*To be done*
Extract exactly the run of lines starting at the line that holds "doc.recompute()" and ending at the line that holds "Vector(map(max, high, point))", both included.

*Data provided*

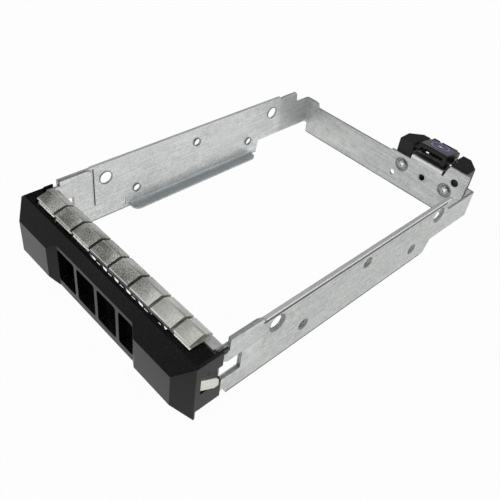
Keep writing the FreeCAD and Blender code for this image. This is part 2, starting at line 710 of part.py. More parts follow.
for side, name in SIDES:
    low, high = ordered(side, lobe_in - overshoot, side_wall_in + overshoot)
    bezel_cuts.append(shared("bezel_hollow_" + name, [
        plate("hollow_plan_" + name, "XY_Plane", mirrored(side, lobe_plan), bezel_low - overshoot,
              bezel_top + overshoot),
        plate("hollow_side_" + name, "YZ_Plane", lobe_section, low, high)]))
    low, high = ordered(side, side_wall_in, side_wall_in + side_tab_thick)
    bezel_added.append(box("side_tab_" + name, (low, side_tab_front, side_tab_low),
                           (high, side_tab_rear, bezel_top)))
    bezel_added.append(rod("boss_" + name, boss_r, web_front - wall * 0.5,
                           (side * boss_x, wall * 0.5, boss_z), "y"))
    pilots.append(rod("pilot_" + name, screw_r, screw_long, (side * boss_x, web_front - screw_long, boss_z),
                      "y"))
bezel_open = minus("bezel_open", hull, bezel_cuts)
node("bezel", [minus("bezel_shape", join("bezel_whole", [bezel_open] + bezel_added), pilots)])

# screws from behind the front plate into the bezel's bosses
screws = []
for side, name in SIDES:
    x = side * boss_x
    shaft = rod("screw_shaft_" + name, screw_r, screw_long + inner_sheet,
                (x, web_front - screw_long, boss_z), "y")
    head = taper("screw_head_" + name, screw_head, screw_top, screw_head_long, (x, web_rear, boss_z), "y")
    head_y = web_rear + screw_head_long
    cross = [box("screw_cross_%s_%s" % (name, way), (x - half_x, head_y - cross_deep, boss_z - half_z),
                 (x + half_x, head_y + overshoot, boss_z + half_z))
             for way, half_x, half_z in (("level", cross_half, cross_wide),
                                         ("upright", cross_wide, cross_half))]
    screws.append(minus("screw_" + name, join("screw_whole_" + name, [shaft, head]), cross))
node("bezel_screws", screws)

# front plate: a folded bracket behind the bezel, with arms inside the rails and hexagonal air holes
plate_in = bay_half - inner_sheet
web = box("plate_web", (-plate_in, web_front, web_low), (plate_in, web_rear, flange_high))
flange_corners = [(flange_end_x, flange_front), (flange_end_x, flange_ends), (plate_in, flange_ends),
                  (plate_in, web_front)]
flange = plate("plate_flange", "XY_Plane", flange_corners + mirrored(-1, flange_corners),
               flange_high - inner_sheet,
               flange_high)
arms = []
arm_outline = [(web_front, plate_arm_low), (plate_arm_rear, plate_arm_low),
               (plate_arm_rear, plate_arm_high - plate_corner_fall),
               (plate_arm_rear - plate_corner_run, plate_arm_high),
               (rail_front + edge_ease, plate_arm_high), (rail_front + edge_ease, flange_high - run_gap),
               (rail_front, flange_high), (gusset_front, flange_high),
               (gusset_front, flange_high - gusset_top),
               (web_front, flange_high - gusset_foot)]
air_cuts = []
for side, name in SIDES:
    low, high = ordered(side, plate_in, bay_half)
    arms.append(plate("plate_arm_" + name, "YZ_Plane", arm_outline, low, high))
    air_cuts.append(rod("screw_clear_" + name, screw_r + screw_gap, inner_sheet + overshoot * 2,
                        (side * boss_x, web_front - overshoot, boss_z), "y"))
for column in range(AIR_COLUMNS):
    dropped = column % 2
    for row in range(3 + dropped):
        hole = doc.addObject("Part::Prism", "air_%d_%d" % (column, row))
        hole.Polygon = 6
        bind(hole, "Circumradius", air_r)
        bind(hole, "Height", inner_sheet + overshoot * 2)
        seat(hole, (air_x + air_pitch * (column - AIR_COLUMNS // 2), web_front - overshoot,
                    air_low + air_row * (row - 0.5 * dropped)), TURNS["y"])
        air_cuts.append(hole)
arm_windows = plate("plate_windows", "YZ_Plane", window_corners(), -bay_half - overshoot,
                    bay_half + overshoot)
node("front_plate", [join("front_plate_shape", [
    minus("front_plate_arms", join("plate_arms", arms), [arm_windows]),
    minus("front_plate_web", join("plate_face", [web, flange]), air_cuts)])])

# strip of spring fingers on the front plate's flange
base_high = flange_high + leaf
strip_profile = [
    (strip_base_front, flange_high), (finger_rear + leaf, flange_high), (finger_rear + leaf, finger_rear_z),
    (ridge_y, ridge_z), (finger_front, finger_front_z), (finger_front, finger_front_z - leaf),
    (ridge_y, ridge_z - leaf), (finger_rear, finger_rear_z - leaf), (finger_rear, base_high),
    (strip_base_front, base_high)]
strip_body = plate("finger_strip_body", "YZ_Plane", strip_profile, -strip_half, strip_half)
slits = [box("finger_slit_%d" % index,
             (finger_first + finger_pitch * index - finger_gap * 0.5, finger_front - overshoot,
              base_high + finger_foot),
             (finger_first + finger_pitch * index + finger_gap * 0.5, finger_rear + leaf + overshoot,
              ridge_z + overshoot))
         for index in range(FINGERS - 1)]
node("emi_finger_strip", [minus("finger_strip_shape", strip_body, slits)])

# flared leaf springs in the bezel's side windows
leaf_plan = [(rail_out, side_leaf_foot), (rail_out, side_leaf_start), (rail_out + leaf, side_leaf_start),
             (rail_out + leaf + side_leaf_out, side_leaf_rear), (rail_out + side_leaf_out, side_leaf_rear),
             (rail_out + leaf, side_leaf_foot)]
leaf_face = [(arm_front, side_leaf_low), (side_leaf_rear - leaf_corner, side_leaf_low),
             (side_leaf_rear, side_leaf_low + leaf_corner), (side_leaf_rear, side_leaf_high - leaf_corner),
             (side_leaf_rear - leaf_corner, side_leaf_high), (arm_front, side_leaf_high)]
for side, name in SIDES:
    low, high = ordered(side, rail_out, rail_out + leaf + side_leaf_out)
    node(name + "_side_spring", [shared(name + "_leaf_shape", [
        plate(name + "_leaf_plan", "XY_Plane", mirrored(side, leaf_plan), side_leaf_low, side_leaf_high),
        plate(name + "_leaf_face", "YZ_Plane", leaf_face, low, high)])])

# latch housing behind the crossbar: two wings, a back plate and a floor
left_wing = [(case_left, bar_rear), (well_left, bar_rear), (well_left, well_narrow),
             (well_left + well_step, well_narrow + well_slope), (well_left + well_step, case_rear),
             (case_left + case_chamfer, case_rear), (case_left, case_rear - case_chamfer)]
right_wing = [(case_right, bar_rear), (case_right, case_rear - case_chamfer),
              (case_right - case_chamfer, case_rear),
              (well_right - well_step_right, case_rear),
              (well_right - well_step_right, well_narrow + well_slope),
              (well_right, well_narrow), (well_right, bar_rear)]
wings = []
for name, corners in (("left_wing", left_wing), ("right_wing", right_wing)):
    wing = plate(name, "XY_Plane", corners, case_low, case_high)
    rounded(wing, name + "_round", edge_ease,
            lambda a, b: close_to(a.z, case_high.value) and close_to(b.z, case_high.value)
            and not (close_to(a.y, bar_rear.value) and close_to(b.y, bar_rear.value)))
    wings.append(wing)
back = box("case_back", (well_left, bar_rear, case_low),
           (well_right, bar_rear + case_back, tab_high - tab_bend))
floor = box("case_floor", (well_left, bar_rear, case_low),
            (well_right, case_rear - floor_short, case_low + case_floor))
pin_left = well_left - pin_reach
pin_right = well_right + pin_reach
hook_y = pivot_y + spring_leg
hook_z = pivot_z + coil_r
case_cuts = [rod("case_pin_bore", pin_r + pin_fit, pin_right - pin_left + pin_end_gap * 2,
                 (pin_left - pin_end_gap, pivot_y, pivot_z), "x"),
             rod("case_nut_bore", nut_body + run_gap, case_back + overshoot * 2,
                 (nut_x, bar_rear - overshoot, nut_z), "y"),
             rod("case_hook_hole", wire_r + pin_fit, hook_hole_out,
                 (lever_right + hook_hole_out, hook_y, hook_z), "x"),
             box("case_turn_relief", (turn_left - run_gap, bar_rear - overshoot, case_low - overshoot),
                 (case_right + overshoot, bar_rear + sheet + run_gap, right_rear_high + run_gap))]
for side, x, z in rivet_places:
    case_cuts.append(rod("case_rivet_" + side, rivet_r, case_back + overshoot * 2,
                         (x, bar_rear - overshoot, z), "y"))
    case_cuts.append(rod("case_tail_" + side, rivet_head + run_gap, case_rear - bar_rear,
                         (x, bar_rear + case_back, z), "y"))
node("latch_housing", [minus("case_shape", join("case_whole", wings + [back, floor]), case_cuts)])

# hinge pin
node("lever_pin", [rod("pin_shape", pin_r, pin_right - pin_left, (pin_left, pivot_y, pivot_z), "x")])

# lever: a hooded pull whose left skirt starts behind its front lip, a barrel on the pin,
# and a catch below it that points rearward
lever_top = plate("lever_top", "YZ_Plane",
                  [(lever_front, lever_front_z), (lever_rear, lever_rear_z),
                   (lever_rear, lever_low + lever_heel),
                   (lever_rear - lever_heel, lever_low), (lever_front + lever_toe, lever_low),
                   (lever_front, lever_low + lever_toe)], lever_left, lever_right)
rounded(lever_top, "lever_top_round", lever_round,
        lambda a, b: a.z > lever_rear_z.value - run_gap.value and b.z > lever_rear_z.value - run_gap.value)
lever_well = plate("lever_well", "YZ_Plane",
                   [(lever_front - overshoot, lever_front_z - lever_skin),
                    (finger_well, lever_rear_z - lever_skin + finger_well_rise),
                    (finger_well, lever_low - overshoot),
                    (lever_front - overshoot, lever_low - overshoot)],
                   lever_left + lever_skin, lever_right - lever_skin)
catch = plate("lever_catch", "YZ_Plane",
              [(pivot_y - catch_half, pivot_z), (pivot_y - catch_half, catch_low),
               (pivot_y + catch_half, catch_low),
               (pivot_y + catch_reach - catch_nose, catch_low + catch_toe),
               (pivot_y + catch_reach, catch_low + catch_face), (pivot_y + catch_half, catch_high),
               (pivot_y + catch_half, pivot_z)], lever_left + catch_side, lever_right - catch_side)
knuckle_z = lever_rear_z - knuckle_drop
short_x = lever_left + knuckle_in
long_x = short_x + knuckle_short + knuckle_gap
knuckles = [rod("knuckle_short", knuckle_r, knuckle_short, (short_x, lever_rear, knuckle_z), "x"),
            rod("knuckle_long", knuckle_r, knuckle_long, (long_x, lever_rear, knuckle_z), "x")]
barrel = rod("lever_barrel", barrel_r, lever_right - lever_left, (lever_left, pivot_y, pivot_z), "x")
lever_cuts = [rod("lever_hook_hole", wire_r + pin_fit, hook_hole_long,
                  (lever_right - hook_hole_in, hook_y, hook_z), "x"),
              rod("lever_bore", pin_r + pin_fit, lever_right - lever_left + overshoot * 2,
                  (lever_left - overshoot, pivot_y, pivot_z), "x")]
lever_side = box("lever_side_opening",
                 (lever_left - overshoot, lever_front - overshoot, lever_low - overshoot),
                 (lever_left + lever_skin + run_gap, lever_front + skirt_back, lever_front_z - lever_lip))
hood = minus("lever_hood", lever_top, [lever_well, lever_side])
node("release_lever", [minus("lever_shape", join("lever_whole", [hood, barrel, catch] + knuckles),
                             lever_cuts)])

# return spring round the pin, hooked into the lever and into the right wing
helix = doc.addObject("Part::Helix", "spring_path")
coil_long = coil_pitch * coil_turns
bind(helix, "Radius", coil_r)
bind(helix, "Pitch", coil_pitch)
bind(helix, "Height", coil_long)
section = doc.addObject("Part::Circle", "spring_section")
bind(section, "Radius", wire_r)
seat(section, (coil_r, 0, 0), (FreeCAD.Vector(1, 0, 0), 90))
coil = doc.addObject("Part::Sweep", "spring_coil")
coil.Sections = [section]
coil.Spine = (helix, ["Edge1"])
coil.Solid = True
coil.Frenet = True
spring = join("spring_shape", [
    coil, rod("spring_leg_in", wire_r, spring_leg, (coil_r, -spring_leg, 0), "y"),
    rod("spring_leg_out", wire_r, spring_leg, (coil_r, -spring_leg, coil_long), "y"),
    rod("spring_hook_in", wire_r, hook_in, (coil_r, -spring_leg, -hook_in), "z"),
    rod("spring_hook_out", wire_r, hook_out, (coil_r, -spring_leg, coil_long), "z")])
seat(spring, (lever_right + wire_r + spring_gap, pivot_y, pivot_z), (FreeCAD.Vector(1, 0, 1), 180))
node("lever_spring", [spring])

# printed ring and dot on the lever's sloped top
ring = minus("mark_ring", rod("mark_outer", mark_r, mark_thick, (0, 0, 0), "z"),
             [rod("mark_inner", mark_r - mark_line, mark_thick * 3, (0, 0, -mark_thick), "z")])
mark = doc.addObject("Part::Compound", "mark_shape")
mark.Links = [ring, rod("mark_dot", mark_dot, mark_thick, (0, 0, 0), "z")]
fall = (lever_front_z.value - lever_rear_z.value) / (lever_rear.value - lever_front.value)
slope = FreeCAD.Rotation(FreeCAD.Vector(0, 0, 1), FreeCAD.Vector(0, fall, 1))
seat(mark, ((lever_left + lever_right) * 0.5, mark_y, lever_front_z - (mark_y - lever_front) * fall),
     (slope,))
node("lever_ring_mark", [mark])

doc.recompute()
for obj in doc.Objects:
    for word in ("Invalid", "Error"):
        if word in obj.State:
            raise RuntimeError("%s is %s" % (obj.Label, word))
for obj in nodes:
    if obj.Shape.isNull() or not obj.Shape.isValid():
        raise RuntimeError("%s has no valid shape" % obj.Label)
os.makedirs("parts", exist_ok=True)
for obj in nodes:
    limits = obj.Shape.BoundBox
    print("%-20s solids %d volume %.1f box %s" % (obj.Label, len(obj.Shape.Solids), obj.Shape.Volume, [
        round(number, 2) for number in (limits.XMin, limits.XMax, limits.YMin, limits.YMax, limits.ZMin,
                                        limits.ZMax)]))
    obj.Shape.exportStep("parts/%s.step" % obj.Label)
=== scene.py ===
import bpy
import math
from collections import namedtuple
from mathutils import Matrix, Vector
from mathutils.bvhtree import BVHTree


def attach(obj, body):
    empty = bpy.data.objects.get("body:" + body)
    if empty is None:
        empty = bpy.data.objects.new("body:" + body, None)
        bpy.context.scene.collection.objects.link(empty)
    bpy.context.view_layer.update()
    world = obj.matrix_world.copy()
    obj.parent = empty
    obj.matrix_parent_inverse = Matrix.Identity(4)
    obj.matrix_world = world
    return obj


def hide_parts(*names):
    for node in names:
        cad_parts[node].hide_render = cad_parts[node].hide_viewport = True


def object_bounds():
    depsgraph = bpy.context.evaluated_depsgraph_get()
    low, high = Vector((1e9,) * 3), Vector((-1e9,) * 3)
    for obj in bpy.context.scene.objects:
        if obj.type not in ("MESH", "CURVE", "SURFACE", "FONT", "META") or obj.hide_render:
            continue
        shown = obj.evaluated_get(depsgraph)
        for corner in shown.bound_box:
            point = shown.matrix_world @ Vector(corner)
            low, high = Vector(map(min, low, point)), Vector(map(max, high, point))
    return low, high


bl_info = {
    "name": "Hot Swap Drive Caddy",
    "version": (1, 0, 0),
    "blender": (4, 5, 0),
    "location": "3D View > Sidebar > Caddy",
    "description": "Dresses the drive caddy's solids with detailed pieces, finishes and a stage",
    "category": "Object",
}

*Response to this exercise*
doc.recompute()
for obj in doc.Objects:
    for word in ("Invalid", "Error"):
        if word in obj.State:
            raise RuntimeError("%s is %s" % (obj.Label, word))
for obj in nodes:
    if obj.Shape.isNull() or not obj.Shape.isValid():
        raise RuntimeError("%s has no valid shape" % obj.Label)
os.makedirs("parts", exist_ok=True)
for obj in nodes:
    limits = obj.Shape.BoundBox
    print("%-20s solids %d volume %.1f box %s" % (obj.Label, len(obj.Shape.Solids), obj.Shape.Volume, [
        round(number, 2) for number in (limits.XMin, limits.XMax, limits.YMin, limits.YMax, limits.ZMin,
                                        limits.ZMax)]))
    obj.Shape.exportStep("parts/%s.step" % obj.Label)
=== scene.py ===
import bpy
import math
from collections import namedtuple
from mathutils import Matrix, Vector
from mathutils.bvhtree import BVHTree


def attach(obj, body):
    empty = bpy.data.objects.get("body:" + body)
    if empty is None:
        empty = bpy.data.objects.new("body:" + body, None)
        bpy.context.scene.collection.objects.link(empty)
    bpy.context.view_layer.update()
    world = obj.matrix_world.copy()
    obj.parent = empty
    obj.matrix_parent_inverse = Matrix.Identity(4)
    obj.matrix_world = world
    return obj


def hide_parts(*names):
    for node in names:
        cad_parts[node].hide_render = cad_parts[node].hide_viewport = True


def object_bounds():
    depsgraph = bpy.context.evaluated_depsgraph_get()
    low, high = Vector((1e9,) * 3), Vector((-1e9,) * 3)
    for obj in bpy.context.scene.objects:
        if obj.type not in ("MESH", "CURVE", "SURFACE", "FONT", "META") or obj.hide_render:
            continue
        shown = obj.evaluated_get(depsgraph)
        for corner in shown.bound_box:
            point = shown.matrix_world @ Vector(corner)
            low, high = Vector(map(min, low, point)), Vector(map(max, high, point))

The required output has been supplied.